Под впечатлением свидания с Вами, Вам понятно слово сердца и убеждение, вырвавшееся у меня 12 января на геок-тепинском обеде. Дня два спустя, а не до того, я видел гр. Николая Павловича, и он, упомянув о возбуждении иностранных послов по поводу сказанного, посоветовал мне поторопиться с отправлением в Париж. Очевидно, хотели замять дело, и никто тогда не предвидел того, чему суждено было случиться, менее других, конечно, гр. Николай Павлович.
Тяжелое, не скрою, впечатление произвела на меня Пруссия во время переезда. Комментирование моих слов сердца и святого убеждения было в полном разгаре, и сколько наглой лжи, пошлых себялюбивых немецких обидных России толкований пришлось всюду читать и всюду слышать. Слишком много на Руси и особенно в Петербурге и за границей таких господ, которые считают за честь присоединиться к подобному лаю... а потому они и не страдают. Сознаюсь, я переехал французскую границу глубоко раздраженный и огорченный особенно тою бесцеремонностью, с которою немцы преподавали австрийцам не щадить православной крови!..
Во Франции, напротив того, я нашел много инстинктивного, хотя еще и невыяснившегося сочувствия, большое желание ознакомиться с соотношением России и Германии к славянскому и балканскому вопросам, а также впервые рождающегося в умах некоторых желания понять связь славяно-русских отношений к Франции в смысле возвращения последней утерянного положения в Европе, завоеванием двух отнятых провинций и линии Рейна с наступательными на ней тет-де-понами...
В отношении последнего как бы немцы ни старались затемнить этот вопрос путем купленной печати и им, особенно за последние годы, присущих интриг, сознание необходимости войны живет во Франции, и нет такого правительства, которое было бы в состоянии удержать от вмешательства Францию, если бы обстоятельства сложились невыгодно для Германии...
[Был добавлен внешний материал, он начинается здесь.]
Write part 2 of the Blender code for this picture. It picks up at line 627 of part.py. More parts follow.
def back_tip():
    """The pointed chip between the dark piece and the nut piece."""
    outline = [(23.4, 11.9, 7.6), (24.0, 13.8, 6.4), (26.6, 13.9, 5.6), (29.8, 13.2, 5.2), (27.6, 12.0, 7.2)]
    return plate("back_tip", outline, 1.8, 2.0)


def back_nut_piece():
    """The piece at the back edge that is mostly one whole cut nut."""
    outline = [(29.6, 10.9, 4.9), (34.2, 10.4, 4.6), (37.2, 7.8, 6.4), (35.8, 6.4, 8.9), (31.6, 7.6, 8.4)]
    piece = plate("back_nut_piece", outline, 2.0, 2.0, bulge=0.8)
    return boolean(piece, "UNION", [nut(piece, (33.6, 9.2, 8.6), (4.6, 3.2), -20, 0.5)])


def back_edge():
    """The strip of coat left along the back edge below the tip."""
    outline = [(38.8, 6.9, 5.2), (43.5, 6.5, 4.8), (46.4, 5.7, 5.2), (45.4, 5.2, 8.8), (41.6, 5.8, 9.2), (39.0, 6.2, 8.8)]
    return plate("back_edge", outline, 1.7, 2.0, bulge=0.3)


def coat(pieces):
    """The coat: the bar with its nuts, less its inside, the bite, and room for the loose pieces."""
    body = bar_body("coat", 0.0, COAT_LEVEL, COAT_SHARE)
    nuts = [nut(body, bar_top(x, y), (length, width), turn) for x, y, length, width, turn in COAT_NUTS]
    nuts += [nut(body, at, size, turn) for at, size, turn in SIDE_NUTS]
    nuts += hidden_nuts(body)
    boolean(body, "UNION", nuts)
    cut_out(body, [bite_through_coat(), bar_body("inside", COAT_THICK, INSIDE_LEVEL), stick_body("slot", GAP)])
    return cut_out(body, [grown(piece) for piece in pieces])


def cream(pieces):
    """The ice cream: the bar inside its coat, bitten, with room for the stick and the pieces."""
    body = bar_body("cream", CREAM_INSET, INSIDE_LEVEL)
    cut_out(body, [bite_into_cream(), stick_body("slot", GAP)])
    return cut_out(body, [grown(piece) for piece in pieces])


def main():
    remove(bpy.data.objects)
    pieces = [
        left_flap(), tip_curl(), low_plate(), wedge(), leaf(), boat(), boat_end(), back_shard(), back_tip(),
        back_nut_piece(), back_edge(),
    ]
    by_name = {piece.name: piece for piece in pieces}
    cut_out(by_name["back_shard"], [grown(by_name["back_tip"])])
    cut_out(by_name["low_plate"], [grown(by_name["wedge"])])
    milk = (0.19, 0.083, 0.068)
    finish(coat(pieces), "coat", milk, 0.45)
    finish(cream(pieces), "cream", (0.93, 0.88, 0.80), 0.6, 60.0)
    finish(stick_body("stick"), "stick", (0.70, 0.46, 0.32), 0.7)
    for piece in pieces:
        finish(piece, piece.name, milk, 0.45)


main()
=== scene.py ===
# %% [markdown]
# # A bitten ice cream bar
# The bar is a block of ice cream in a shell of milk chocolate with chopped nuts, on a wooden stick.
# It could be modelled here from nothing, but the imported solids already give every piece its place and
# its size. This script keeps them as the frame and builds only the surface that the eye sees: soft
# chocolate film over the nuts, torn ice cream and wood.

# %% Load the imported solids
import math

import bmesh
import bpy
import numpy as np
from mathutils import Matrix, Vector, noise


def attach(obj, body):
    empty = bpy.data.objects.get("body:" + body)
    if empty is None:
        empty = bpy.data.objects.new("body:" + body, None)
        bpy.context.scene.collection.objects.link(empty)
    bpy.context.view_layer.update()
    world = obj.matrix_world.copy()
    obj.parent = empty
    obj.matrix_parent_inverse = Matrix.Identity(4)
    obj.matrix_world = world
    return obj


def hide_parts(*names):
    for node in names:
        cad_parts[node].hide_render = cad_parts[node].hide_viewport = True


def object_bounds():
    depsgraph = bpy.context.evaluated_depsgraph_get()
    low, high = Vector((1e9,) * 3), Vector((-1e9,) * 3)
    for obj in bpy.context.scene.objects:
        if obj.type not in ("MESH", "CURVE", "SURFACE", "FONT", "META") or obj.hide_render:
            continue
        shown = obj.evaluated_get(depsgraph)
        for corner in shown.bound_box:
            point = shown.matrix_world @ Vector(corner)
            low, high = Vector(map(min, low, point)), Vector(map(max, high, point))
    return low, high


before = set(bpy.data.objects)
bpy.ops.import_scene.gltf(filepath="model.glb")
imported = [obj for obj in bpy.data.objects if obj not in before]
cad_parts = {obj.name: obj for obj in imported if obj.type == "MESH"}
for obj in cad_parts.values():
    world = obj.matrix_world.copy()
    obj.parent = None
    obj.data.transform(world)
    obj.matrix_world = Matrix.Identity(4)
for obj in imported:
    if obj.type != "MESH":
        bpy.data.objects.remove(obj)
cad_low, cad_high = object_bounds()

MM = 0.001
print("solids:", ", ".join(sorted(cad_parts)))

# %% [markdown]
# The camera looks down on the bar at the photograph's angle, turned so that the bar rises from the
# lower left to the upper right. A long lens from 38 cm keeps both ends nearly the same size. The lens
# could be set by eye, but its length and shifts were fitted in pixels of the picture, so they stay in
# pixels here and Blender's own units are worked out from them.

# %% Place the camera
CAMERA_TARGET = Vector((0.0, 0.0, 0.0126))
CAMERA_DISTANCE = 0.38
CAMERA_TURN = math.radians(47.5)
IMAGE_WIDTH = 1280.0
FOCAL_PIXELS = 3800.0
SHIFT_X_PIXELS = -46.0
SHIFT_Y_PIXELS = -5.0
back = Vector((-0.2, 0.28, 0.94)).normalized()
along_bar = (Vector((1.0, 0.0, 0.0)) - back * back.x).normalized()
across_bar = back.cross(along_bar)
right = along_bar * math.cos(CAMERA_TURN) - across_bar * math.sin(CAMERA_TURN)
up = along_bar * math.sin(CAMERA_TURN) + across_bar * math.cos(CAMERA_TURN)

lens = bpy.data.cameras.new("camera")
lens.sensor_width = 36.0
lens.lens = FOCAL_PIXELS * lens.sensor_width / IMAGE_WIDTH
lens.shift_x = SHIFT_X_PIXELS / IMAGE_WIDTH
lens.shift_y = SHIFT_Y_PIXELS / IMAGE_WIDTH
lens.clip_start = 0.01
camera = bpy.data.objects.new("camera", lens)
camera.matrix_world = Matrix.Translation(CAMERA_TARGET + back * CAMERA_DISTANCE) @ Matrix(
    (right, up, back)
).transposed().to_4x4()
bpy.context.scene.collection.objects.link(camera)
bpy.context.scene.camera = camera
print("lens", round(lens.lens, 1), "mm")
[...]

Полагаю, что Вы признаете извинительным, что в таком настроении сердца и головы я сближался с известною частью печати, желающей нам сочувствовать более страстно, чем осторожно... Этим воспользовались с целью доброю, и как мне теперь ни трудно, мне не жаль случившегося.
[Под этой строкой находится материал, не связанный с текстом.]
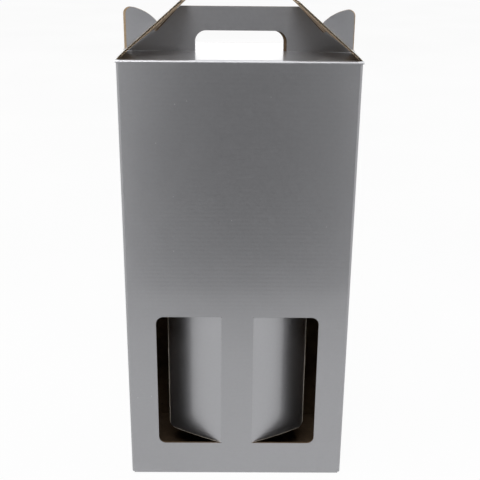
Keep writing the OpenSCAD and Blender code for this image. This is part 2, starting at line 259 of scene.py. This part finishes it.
# %% Paint the room
ROOM_LIGHT = 0.05
world = bpy.data.worlds.new("white_room")
bpy.context.scene.world = world
world.use_nodes = True
tree = world.node_tree
sky = tree.nodes["Background"]
fill(tree, sky.inputs["Color"], WHITE)
fill(tree, sky.inputs["Strength"], switch(tree, looked_at(tree), 0.0, 1.0, ROOM_LIGHT, 1.0))
print("the room lights the carton by", ROOM_LIGHT, "and looks white")

# %% [markdown]
# ## The lamps and the black flag
#
# Satin silver looks like what it mirrors. The front of the carton mirrors the table before it, which is bright
# close by and dark further off, where the light doesn't reach. Grey paint on the front could imitate that, but
# it would stay there when the carton is turned. A studio uses a flag, a dark card, and so do we: ours stands
# before the carton, is seen by mirror rays alone and fades out at both ends. A wide softbox overhead gives the
# folded edges their white line, and a smaller one above the camera lights the front.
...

Что сказать. Вам про приписываемую мне речь сербским студентам. Ее я, собственно, никогда не произносил. Да и вообще никакой речи не говорил. Пришла ко мне сербская молодежь на квартиру, говорили по душе и, конечно, не для печати. C. Farcy напечатал: то, что ему показалось интересным для пробуждения французского общества и со слов студентов, меня не спросясь.
Я бы мог формально отказаться от мне приписываемой речи, но переубедили меня и Гамбетта и madame Adan. Первый особенно настаивал на ее полезном впечатлении в молодежи, армии и флоте; так как в конце концов все сказанное в газете "France" сущая правда и, по-моему, могло повести не к войне, а к миру, доказав, что мы сила, то я и решился не обращать внимания на последствия лично для меня и молчанием дать развиться полезному, т.е. пробуждению как у нас, так и во Франции законного и естественного недоверия к немцу".